Why You Should Think Twice Before Trying The CICO Diet

A medium-sized donut is 198 calories, nearly the same number of calories in a skinless chicken breast, per the United States Department of Agriculture. Yet, we may feel guilty after a Dunkin' run, but pat ourselves on the back for lunching on a lean, grilled fillet. If weight loss is all about "calories in, calories out," or CICO as a popular Reddit forum has abbreviated it, then as long as we stay within a specific calorie limit every day, theoretically, those calories should be enjoyed on whatever foods we like the most, proponents of the CICO diet claim, making donuts fair game. Except, many nutrition experts argue that weight loss is not as simple as eating fewer calories than you burn.

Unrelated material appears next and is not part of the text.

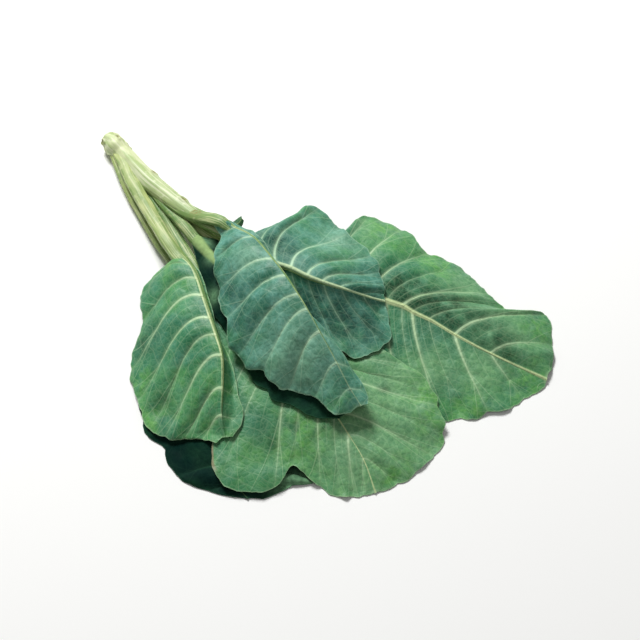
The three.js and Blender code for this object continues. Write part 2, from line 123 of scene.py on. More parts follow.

According to Cynthia Sass, MPH, RD, our bodies simply don't process all calories in the exact same way. "We now know that the quality of the calories you consume — as well as the macronutrient balance and timing — all impact metabolism, satiety, and how your body utilizes calories," Sass told Health. "It's not as simple as a math equation."

The satiety of the foods you eat impacts your weight loss efforts

Protein-rich foods — like grilled chicken — as well as foods that contain healthy fats and fiber, are more filling than highly processed foods containing refined sugar — aka, that donut. Plus, your body exerts more effort burning protein than simple sugars (per Healthline). This doesn't mean you can't lose weight eating high-sugar foods if you stay at a calorie deficit, but according to experts, it will be a longer, harder journey than if you chose nutrient-rich options. "We don't burn calories the same way every day. For example, we burn calories from carbs more quickly than those from fat or protein. That's why when you eat fat or protein, you'll feel more satisfied," Bonnie Taub-Dix, RDN, told Prevention. Erin Palinski-Wade, RD, CDE, LDN, CPT, agreed, and gave an example: "For instance, following a 1,500-calorie diet packed with simple sugars will not only leave you hungry, but you'd see slower results as your body doesn't have to work very hard at all to digest sugar."

But what if you really, really love donuts? You can still have them! Just be mindful of portion sizes and make them an occasional treat — rather than a dietary staple. "Ultimately, you want to find a diet that's sustainable, flexible, and enjoyable," said Torey Armul, a registered dietitian (via Vice).